_Exercise_: All entries are to be given again verbatim.

Object modeling scripts

════════

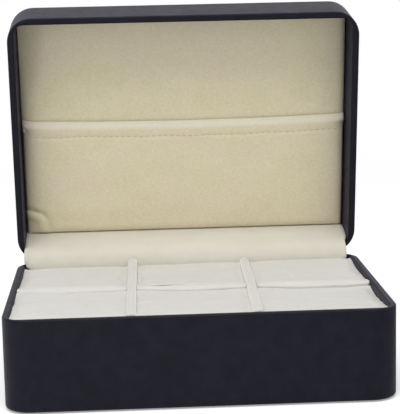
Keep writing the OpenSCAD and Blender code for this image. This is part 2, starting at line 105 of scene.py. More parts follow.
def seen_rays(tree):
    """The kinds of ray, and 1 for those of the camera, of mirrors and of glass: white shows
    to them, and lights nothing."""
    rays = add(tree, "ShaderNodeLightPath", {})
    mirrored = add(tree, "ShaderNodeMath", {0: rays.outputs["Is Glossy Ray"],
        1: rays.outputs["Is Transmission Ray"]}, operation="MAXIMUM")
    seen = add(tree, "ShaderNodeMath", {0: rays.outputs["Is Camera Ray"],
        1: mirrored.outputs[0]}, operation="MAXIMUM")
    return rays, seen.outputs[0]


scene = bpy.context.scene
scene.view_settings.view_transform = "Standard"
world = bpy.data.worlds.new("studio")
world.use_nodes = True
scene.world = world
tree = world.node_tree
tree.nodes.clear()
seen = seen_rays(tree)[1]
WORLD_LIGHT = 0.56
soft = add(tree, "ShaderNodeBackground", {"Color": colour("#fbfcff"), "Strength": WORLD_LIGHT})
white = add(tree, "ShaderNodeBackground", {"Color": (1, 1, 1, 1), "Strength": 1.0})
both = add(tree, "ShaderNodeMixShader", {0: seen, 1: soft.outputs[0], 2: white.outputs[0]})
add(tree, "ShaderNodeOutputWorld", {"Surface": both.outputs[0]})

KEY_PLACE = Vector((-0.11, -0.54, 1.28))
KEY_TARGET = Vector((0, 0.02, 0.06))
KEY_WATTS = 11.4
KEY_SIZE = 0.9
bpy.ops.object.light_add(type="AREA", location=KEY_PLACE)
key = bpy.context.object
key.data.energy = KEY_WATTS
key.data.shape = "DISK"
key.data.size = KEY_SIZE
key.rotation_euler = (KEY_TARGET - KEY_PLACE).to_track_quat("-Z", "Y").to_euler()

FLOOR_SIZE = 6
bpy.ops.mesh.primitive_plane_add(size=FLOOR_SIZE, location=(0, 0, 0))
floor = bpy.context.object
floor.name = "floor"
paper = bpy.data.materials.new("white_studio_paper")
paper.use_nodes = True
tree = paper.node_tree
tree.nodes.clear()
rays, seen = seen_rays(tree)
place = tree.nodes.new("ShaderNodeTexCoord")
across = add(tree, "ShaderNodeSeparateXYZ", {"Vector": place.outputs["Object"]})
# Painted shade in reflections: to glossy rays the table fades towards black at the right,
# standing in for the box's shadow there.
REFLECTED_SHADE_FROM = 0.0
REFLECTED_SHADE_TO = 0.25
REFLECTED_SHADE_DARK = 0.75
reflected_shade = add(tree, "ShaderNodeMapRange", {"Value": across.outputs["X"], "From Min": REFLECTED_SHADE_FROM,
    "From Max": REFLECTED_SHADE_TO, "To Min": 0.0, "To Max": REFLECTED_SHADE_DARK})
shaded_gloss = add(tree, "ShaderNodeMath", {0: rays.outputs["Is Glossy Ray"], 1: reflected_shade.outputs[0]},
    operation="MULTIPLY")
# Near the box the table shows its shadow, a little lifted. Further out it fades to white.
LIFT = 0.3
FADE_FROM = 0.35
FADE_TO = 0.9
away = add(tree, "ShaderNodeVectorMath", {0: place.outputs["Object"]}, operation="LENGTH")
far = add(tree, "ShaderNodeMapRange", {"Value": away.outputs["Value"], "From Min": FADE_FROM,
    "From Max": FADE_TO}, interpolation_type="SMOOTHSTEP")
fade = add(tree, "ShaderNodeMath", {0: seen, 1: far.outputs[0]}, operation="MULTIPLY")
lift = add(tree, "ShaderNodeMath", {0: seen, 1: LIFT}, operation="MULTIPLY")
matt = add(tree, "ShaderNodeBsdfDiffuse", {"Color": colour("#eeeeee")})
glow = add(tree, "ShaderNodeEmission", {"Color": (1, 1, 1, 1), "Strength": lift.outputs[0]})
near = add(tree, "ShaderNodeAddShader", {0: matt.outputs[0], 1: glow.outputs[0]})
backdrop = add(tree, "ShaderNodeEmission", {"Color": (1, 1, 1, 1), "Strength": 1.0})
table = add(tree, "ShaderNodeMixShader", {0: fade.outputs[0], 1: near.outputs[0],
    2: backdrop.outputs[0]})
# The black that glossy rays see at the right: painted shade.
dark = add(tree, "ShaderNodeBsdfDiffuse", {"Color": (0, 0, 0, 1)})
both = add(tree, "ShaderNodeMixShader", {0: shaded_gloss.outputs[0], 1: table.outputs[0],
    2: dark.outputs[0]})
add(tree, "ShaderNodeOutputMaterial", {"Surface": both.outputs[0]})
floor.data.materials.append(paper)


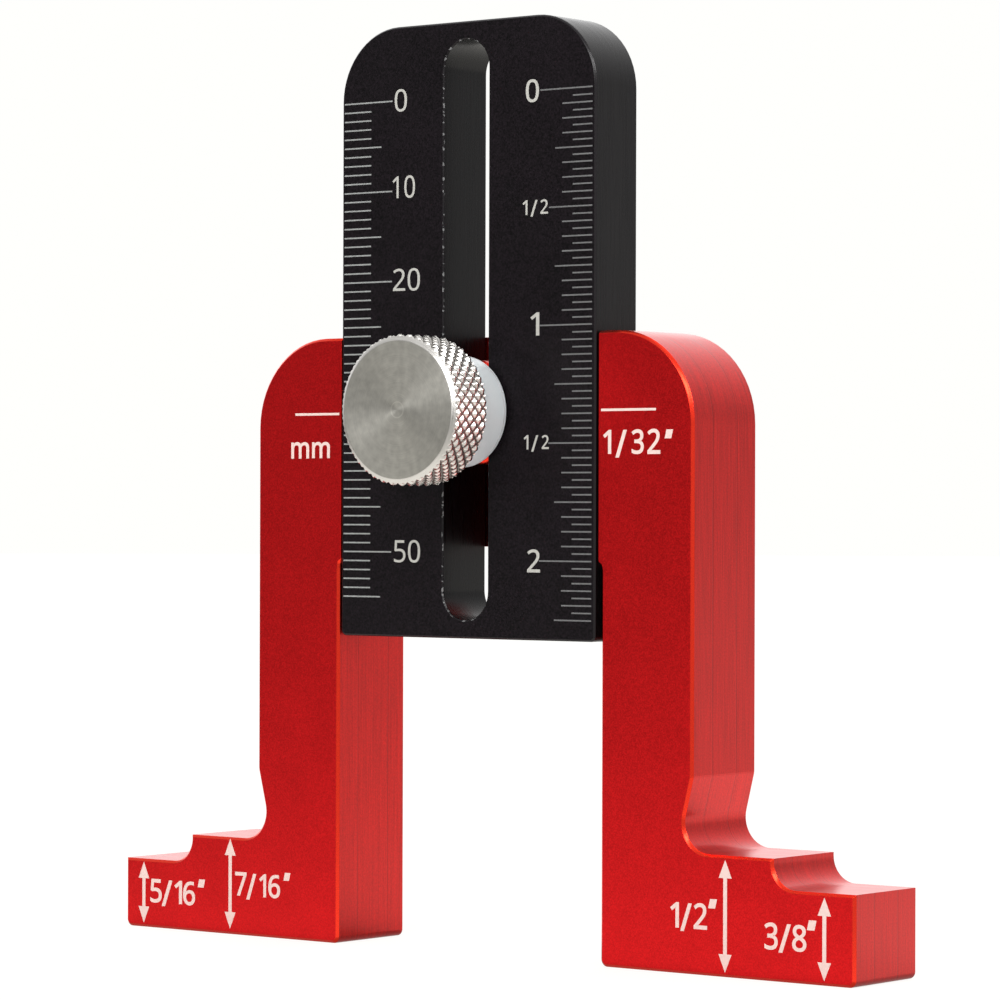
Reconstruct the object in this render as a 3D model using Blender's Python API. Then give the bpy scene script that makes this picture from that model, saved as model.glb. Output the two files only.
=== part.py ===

════════

_Result of the task_:
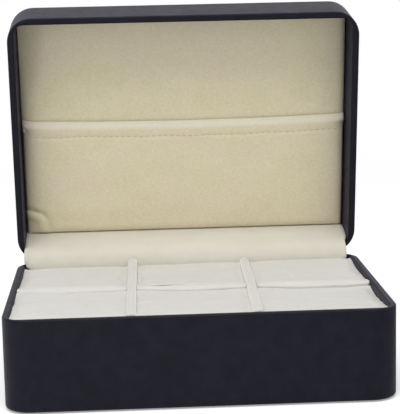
Keep writing the OpenSCAD and Blender code for this image. This is part 2, starting at line 105 of scene.py. More parts follow.
def seen_rays(tree):
    """The kinds of ray, and 1 for those of the camera, of mirrors and of glass: white shows
    to them, and lights nothing."""
    rays = add(tree, "ShaderNodeLightPath", {})
    mirrored = add(tree, "ShaderNodeMath", {0: rays.outputs["Is Glossy Ray"],
        1: rays.outputs["Is Transmission Ray"]}, operation="MAXIMUM")
    seen = add(tree, "ShaderNodeMath", {0: rays.outputs["Is Camera Ray"],
        1: mirrored.outputs[0]}, operation="MAXIMUM")
    return rays, seen.outputs[0]


scene = bpy.context.scene
scene.view_settings.view_transform = "Standard"
world = bpy.data.worlds.new("studio")
world.use_nodes = True
scene.world = world
tree = world.node_tree
tree.nodes.clear()
seen = seen_rays(tree)[1]
WORLD_LIGHT = 0.56
soft = add(tree, "ShaderNodeBackground", {"Color": colour("#fbfcff"), "Strength": WORLD_LIGHT})
white = add(tree, "ShaderNodeBackground", {"Color": (1, 1, 1, 1), "Strength": 1.0})
both = add(tree, "ShaderNodeMixShader", {0: seen, 1: soft.outputs[0], 2: white.outputs[0]})
add(tree, "ShaderNodeOutputWorld", {"Surface": both.outputs[0]})

KEY_PLACE = Vector((-0.11, -0.54, 1.28))
KEY_TARGET = Vector((0, 0.02, 0.06))
KEY_WATTS = 11.4
KEY_SIZE = 0.9
bpy.ops.object.light_add(type="AREA", location=KEY_PLACE)
key = bpy.context.object
key.data.energy = KEY_WATTS
key.data.shape = "DISK"
key.data.size = KEY_SIZE
key.rotation_euler = (KEY_TARGET - KEY_PLACE).to_track_quat("-Z", "Y").to_euler()

FLOOR_SIZE = 6
bpy.ops.mesh.primitive_plane_add(size=FLOOR_SIZE, location=(0, 0, 0))
floor = bpy.context.object
floor.name = "floor"
paper = bpy.data.materials.new("white_studio_paper")
paper.use_nodes = True
tree = paper.node_tree
tree.nodes.clear()
rays, seen = seen_rays(tree)
place = tree.nodes.new("ShaderNodeTexCoord")
across = add(tree, "ShaderNodeSeparateXYZ", {"Vector": place.outputs["Object"]})
# Painted shade in reflections: to glossy rays the table fades towards black at the right,
# standing in for the box's shadow there.
REFLECTED_SHADE_FROM = 0.0
REFLECTED_SHADE_TO = 0.25
REFLECTED_SHADE_DARK = 0.75
reflected_shade = add(tree, "ShaderNodeMapRange", {"Value": across.outputs["X"], "From Min": REFLECTED_SHADE_FROM,
    "From Max": REFLECTED_SHADE_TO, "To Min": 0.0, "To Max": REFLECTED_SHADE_DARK})
shaded_gloss = add(tree, "ShaderNodeMath", {0: rays.outputs["Is Glossy Ray"], 1: reflected_shade.outputs[0]},
    operation="MULTIPLY")
# Near the box the table shows its shadow, a little lifted. Further out it fades to white.
LIFT = 0.3
FADE_FROM = 0.35
FADE_TO = 0.9
away = add(tree, "ShaderNodeVectorMath", {0: place.outputs["Object"]}, operation="LENGTH")
far = add(tree, "ShaderNodeMapRange", {"Value": away.outputs["Value"], "From Min": FADE_FROM,
    "From Max": FADE_TO}, interpolation_type="SMOOTHSTEP")
fade = add(tree, "ShaderNodeMath", {0: seen, 1: far.outputs[0]}, operation="MULTIPLY")
lift = add(tree, "ShaderNodeMath", {0: seen, 1: LIFT}, operation="MULTIPLY")
matt = add(tree, "ShaderNodeBsdfDiffuse", {"Color": colour("#eeeeee")})
glow = add(tree, "ShaderNodeEmission", {"Color": (1, 1, 1, 1), "Strength": lift.outputs[0]})
near = add(tree, "ShaderNodeAddShader", {0: matt.outputs[0], 1: glow.outputs[0]})
backdrop = add(tree, "ShaderNodeEmission", {"Color": (1, 1, 1, 1), "Strength": 1.0})
table = add(tree, "ShaderNodeMixShader", {0: fade.outputs[0], 1: near.outputs[0],
    2: backdrop.outputs[0]})
# The black that glossy rays see at the right: painted shade.
dark = add(tree, "ShaderNodeBsdfDiffuse", {"Color": (0, 0, 0, 1)})
both = add(tree, "ShaderNodeMixShader", {0: shaded_gloss.outputs[0], 1: table.outputs[0],
    2: dark.outputs[0]})
add(tree, "ShaderNodeOutputMaterial", {"Surface": both.outputs[0]})
floor.data.materials.append(paper)


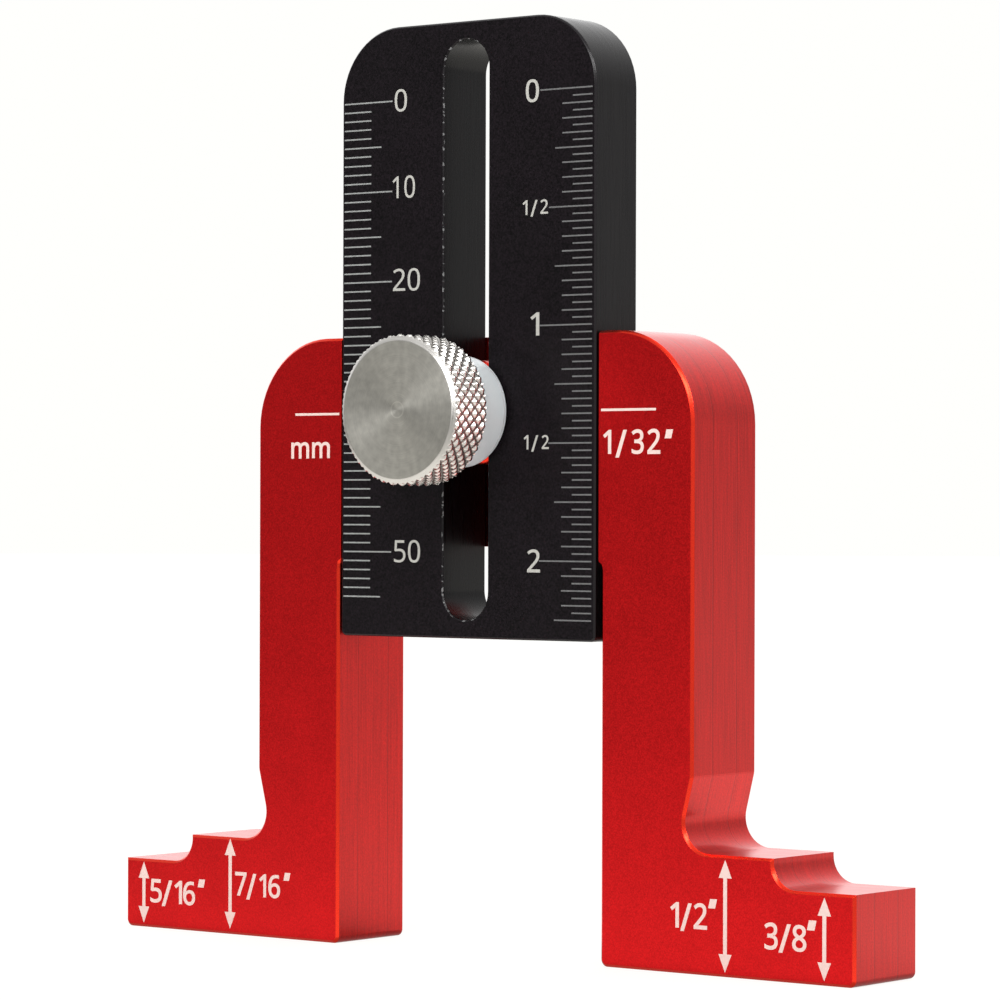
Reconstruct the object in this render as a 3D model using Blender's Python API. Then give the bpy scene script that makes this picture from that model, saved as model.glb. Output the two files only.
=== part.py ===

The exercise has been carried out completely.